Ramjattan noted that before proper representation is made by the party, “we have to articulate your grievances really well. I honestly don’t know how you all are managing with $1400 a day and a weeder $2,000.”
The politician told the sugar workers that it is their union GAWU who was supposed to be hearing and listening to their concerns like the AFC was doing.
“This is something that GAWU has to be doing, but it has appeared over the years that there has been a close relationship between GAWU and management and that is what is causing the representation to deteriorate. What we have to do is to put some fire on GAWU and give them some beating to represent the workers better, otherwise there should be another union because if they continuously do this thing, you might very well ask for another union,” he said.
“We gotta put pressure on GAWU, GUYSUCO and the government.
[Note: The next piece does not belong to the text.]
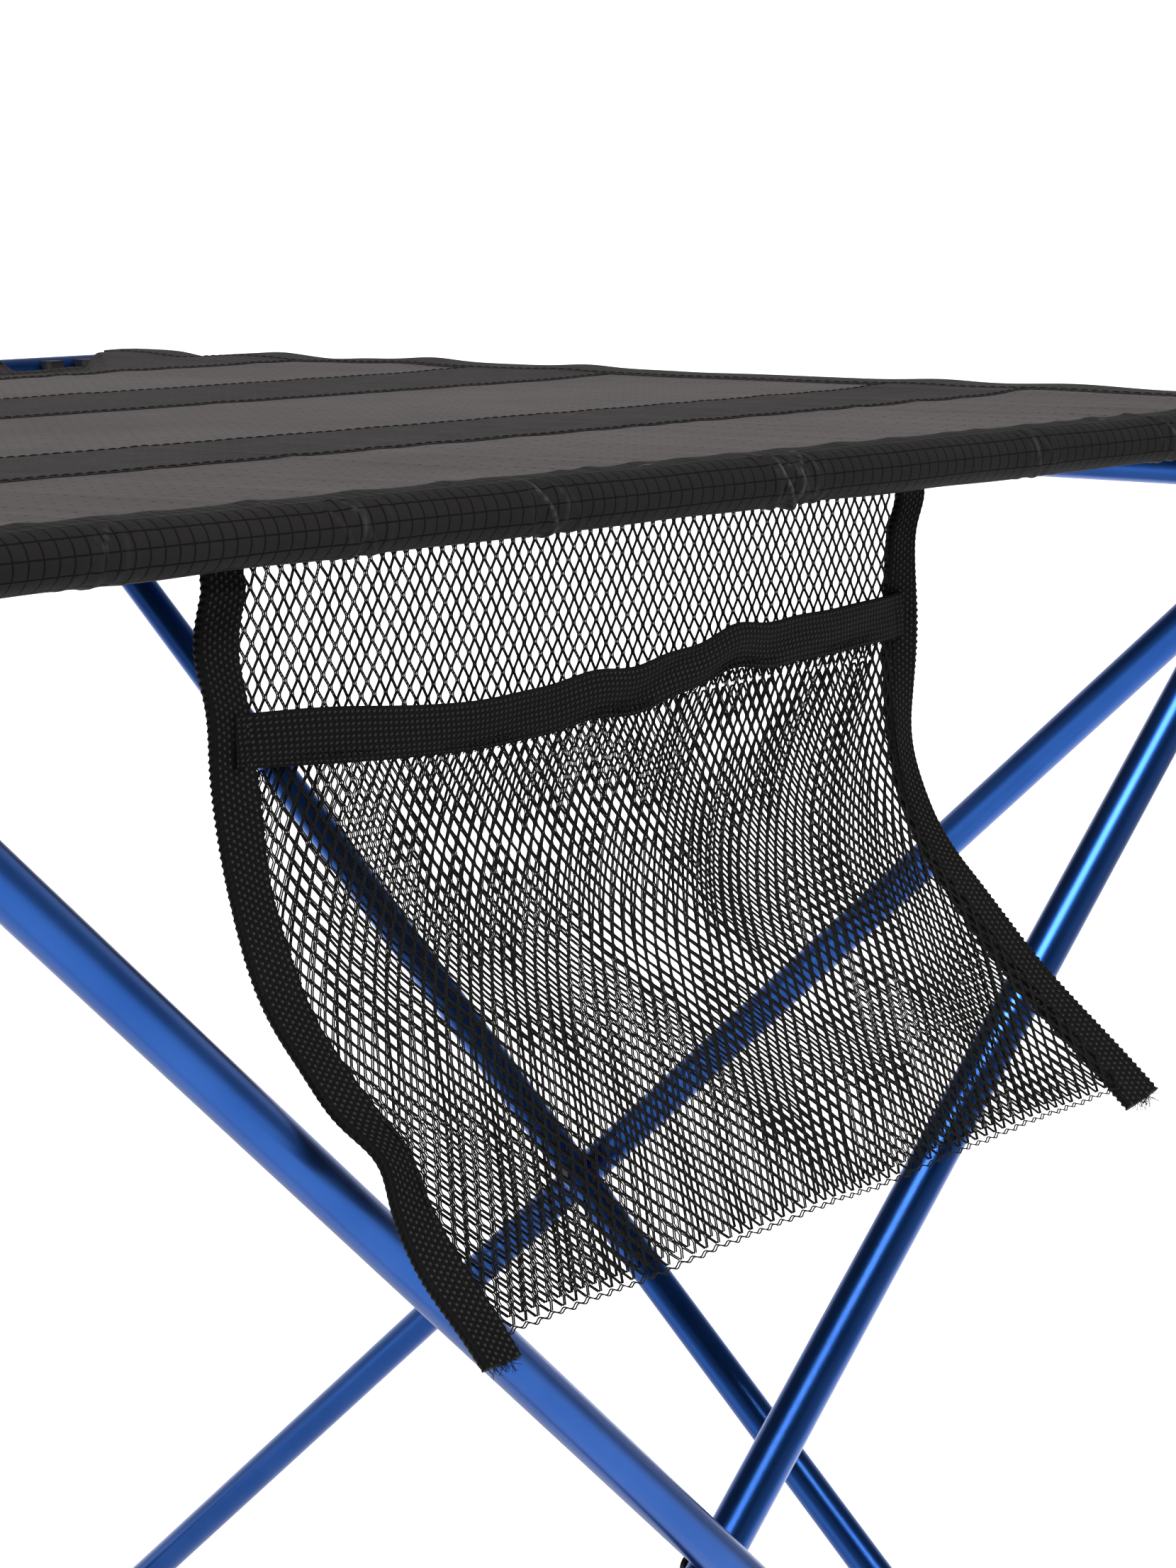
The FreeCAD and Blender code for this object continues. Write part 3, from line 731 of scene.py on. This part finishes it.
# ---- pocket --------------------------------------------------------------------------------------
NET_LENGTH = 241 * MM                    # from the upper edge down to the fold
NET_ABOVE = 16.4 * MM                    # net tucked up behind the sleeve
OPENING = 49 * MM                        # from the upper edge down to the pocket's mouth
# The net hangs straight, bends outward and runs on at a slope. Each of these changes evenly across the
# pocket: what it is at the left binding, and how much more at the right one.
STRAIGHT, BEND_R, SET_BACK = (50 * MM, 27 * MM), (128 * MM, -50 * MM), (1.0 * MM, 5.5 * MM)
SLOPE = (math.radians(41.5), math.radians(7))
SLEEVE_CLEAR, TUCK_FROM, TUCK_OVER = 1.2 * MM, 4 * MM, 8 * MM


def hang(x, s):
    """Back net: where the point s down from the upper edge is, and the way out to the front."""
    t = np.clip((x - STRAP_X[0]) / (STRAP_X[1] - STRAP_X[0]), 0, 1)
    straight, radius, slope, back = (left + more * t for left, more in (STRAIGHT, BEND_R, SLOPE, SET_BACK))
    y0 = NET_Y + back
    turn = np.clip((s - straight) / radius, 0, slope)
    beyond = np.maximum(0, s - straight - radius * slope)
    y = y0 - radius * (1 - np.cos(turn)) - beyond * np.sin(slope)
    z = NET_TOP - np.minimum(s, straight) - radius * np.sin(turn) - beyond * np.cos(slope)
    behind = NEAR_Y + SLEEVE_R + SLEEVE_CLEAR
    tuck = np.clip((TUCK_FROM - s) / TUCK_OVER, 0, 1)
    y = y + tuck * np.maximum(0, behind - y)
    fold = np.clip(s / NET_LENGTH, 0, 1) * np.sin(np.pi * t) ** 0.7
    wave = fold * (1.5 * np.sin(2 * np.pi * (x / 0.13 + s / 0.34) + 0.4)
                   + 0.8 * np.sin(2 * np.pi * (x / 0.06 - s / 0.21)))
    out = np.stack([np.zeros(turn.shape), -np.cos(turn), np.sin(turn)], axis=-1)
    points = np.stack([x + np.zeros(turn.shape), y, z], axis=-1)
    return points + out * (wave * MM)[..., None], out


def front(x, s):
    """Front net: bulges out from the back one between the bindings, less towards the bottom."""
    points, out = hang(x, s)
    t = np.clip((x - NET_X[0]) / (NET_X[1] - NET_X[0]), 0, 1)
    swell = np.sin(np.pi * t) ** 0.6
    lower = np.clip((s - OPENING) / (NET_LENGTH - OPENING), 0, 1)
    gap = (1.1 + 10.5 * swell * (1 - lower) ** 1.2 + 1.0 * swell * np.sin(6 * lower + 9 * t) * (1 - lower))
    return points + out * (gap * MM)[..., None], out


def opening_line(x):
    """How far down the middle of the opening's hem hangs."""
    t = (x - NET_X[0]) / (NET_X[1] - NET_X[0])
    sag = 8.0 * bump(x, -0.095, 0.075) + 3.0 * bump(x, -0.018, 0.022) - 1.9 * bump(x, 0.028, 0.016)
    return (47 - 4 * t + sag) * MM


def hem_tall(x):
    return (16 + 1.5 * bump(x, -0.165, 0.030)) * MM


def below_hem(x, s):
    """Front net, its upper edge following the opening's hem."""
    start = opening_line(x) + hem_tall(x) / 2 - 3 * MM
    part = (s - NET_START) / (NET_LENGTH - NET_START)
    return front(x, np.where(part < 1, start + part * (NET_LENGTH - start), s))


SPLIT = 57.4 * MM                        # above this the back net also has rungs
NET_START = SPLIT - 2 * MM
WALE, HALF_ROW = 2.75 * MM, 4.1 * MM
REST_AT_KNOT = 0.14
YARN_R, RUNG_R, YARN_APART = 0.27 * MM, 0.16 * MM, 0.36 * MM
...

We are well-placed to do that,” he assured.
WORKING WITH APNU
According to Ramjattan, to be effective, the AFC has to work along with the other opposition party, APNU, to get motions passed in parliament
He however pointed out that he was certain that, “them chaps this in GAWU and the government gonna come and tell you, ‘Ramjattan lying in bed with them black man’, but we can only work to improve your lot when we work along with APNU people to get the 33 Members of Parliament to pass the motion. Don’t allow them to propagandize that Ramjattan lying in bed with Granger and all them PNC leaders, and then the thing turn racial and you workers walk away and cause division, so understand that! They love to come and talk this nasty racism.”
Another sugar worker argued that, “As they want cut costs in GUYSCUO, why don’t they cut from the big ones come down. Them in air conditioned in their houses, awe in the rain and sun. Them a get gas allowance for house and we the little ones feeling pressure. They getting vehicles for driving out, buses to take their children to school. What about cane-cutter children?”
The workers plan to continue industrial action until their demands are met and the Estate Manager is removed.